## Start

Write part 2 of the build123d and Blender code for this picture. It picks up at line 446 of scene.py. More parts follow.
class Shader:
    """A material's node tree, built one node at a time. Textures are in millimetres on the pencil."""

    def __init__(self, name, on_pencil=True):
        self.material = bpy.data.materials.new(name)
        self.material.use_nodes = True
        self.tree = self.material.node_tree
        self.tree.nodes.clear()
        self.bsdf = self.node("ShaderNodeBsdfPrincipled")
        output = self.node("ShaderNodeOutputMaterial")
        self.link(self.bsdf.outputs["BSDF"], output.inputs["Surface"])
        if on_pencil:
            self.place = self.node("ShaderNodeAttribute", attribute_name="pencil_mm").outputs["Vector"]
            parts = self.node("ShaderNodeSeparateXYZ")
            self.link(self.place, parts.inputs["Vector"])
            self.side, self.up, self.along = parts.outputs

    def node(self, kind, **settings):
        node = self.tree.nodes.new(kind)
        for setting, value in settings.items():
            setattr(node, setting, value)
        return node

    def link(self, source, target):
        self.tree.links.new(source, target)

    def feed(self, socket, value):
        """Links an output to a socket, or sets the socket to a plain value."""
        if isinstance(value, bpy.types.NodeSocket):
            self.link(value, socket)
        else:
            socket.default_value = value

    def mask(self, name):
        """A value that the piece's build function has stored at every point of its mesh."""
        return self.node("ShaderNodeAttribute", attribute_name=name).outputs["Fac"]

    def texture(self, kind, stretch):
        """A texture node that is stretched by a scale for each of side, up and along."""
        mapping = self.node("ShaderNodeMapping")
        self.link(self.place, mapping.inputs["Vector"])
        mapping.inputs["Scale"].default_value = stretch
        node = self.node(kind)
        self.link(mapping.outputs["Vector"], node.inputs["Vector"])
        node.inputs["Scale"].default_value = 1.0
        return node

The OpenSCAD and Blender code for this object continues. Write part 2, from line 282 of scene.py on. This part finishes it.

## End

Write out every entry again exactly, please, with nothing missing.

Write part 2 of the build123d and Blender code for this picture. It picks up at line 446 of scene.py. More parts follow.
class Shader:
    """A material's node tree, built one node at a time. Textures are in millimetres on the pencil."""

    def __init__(self, name, on_pencil=True):
        self.material = bpy.data.materials.new(name)
        self.material.use_nodes = True
        self.tree = self.material.node_tree
        self.tree.nodes.clear()
        self.bsdf = self.node("ShaderNodeBsdfPrincipled")
        output = self.node("ShaderNodeOutputMaterial")
        self.link(self.bsdf.outputs["BSDF"], output.inputs["Surface"])
        if on_pencil:
            self.place = self.node("ShaderNodeAttribute", attribute_name="pencil_mm").outputs["Vector"]
            parts = self.node("ShaderNodeSeparateXYZ")
            self.link(self.place, parts.inputs["Vector"])
            self.side, self.up, self.along = parts.outputs

    def node(self, kind, **settings):
        node = self.tree.nodes.new(kind)
        for setting, value in settings.items():
            setattr(node, setting, value)
        return node

    def link(self, source, target):
        self.tree.links.new(source, target)

    def feed(self, socket, value):
        """Links an output to a socket, or sets the socket to a plain value."""
        if isinstance(value, bpy.types.NodeSocket):
            self.link(value, socket)
        else:
            socket.default_value = value

    def mask(self, name):
        """A value that the piece's build function has stored at every point of its mesh."""
        return self.node("ShaderNodeAttribute", attribute_name=name).outputs["Fac"]

    def texture(self, kind, stretch):
        """A texture node that is stretched by a scale for each of side, up and along."""
        mapping = self.node("ShaderNodeMapping")
        self.link(self.place, mapping.inputs["Vector"])
        mapping.inputs["Scale"].default_value = stretch
        node = self.node(kind)
        self.link(mapping.outputs["Vector"], node.inputs["Vector"])
        node.inputs["Scale"].default_value = 1.0
        return node

The OpenSCAD and Blender code for this object continues. Write part 2, from line 282 of scene.py on. This part finishes it.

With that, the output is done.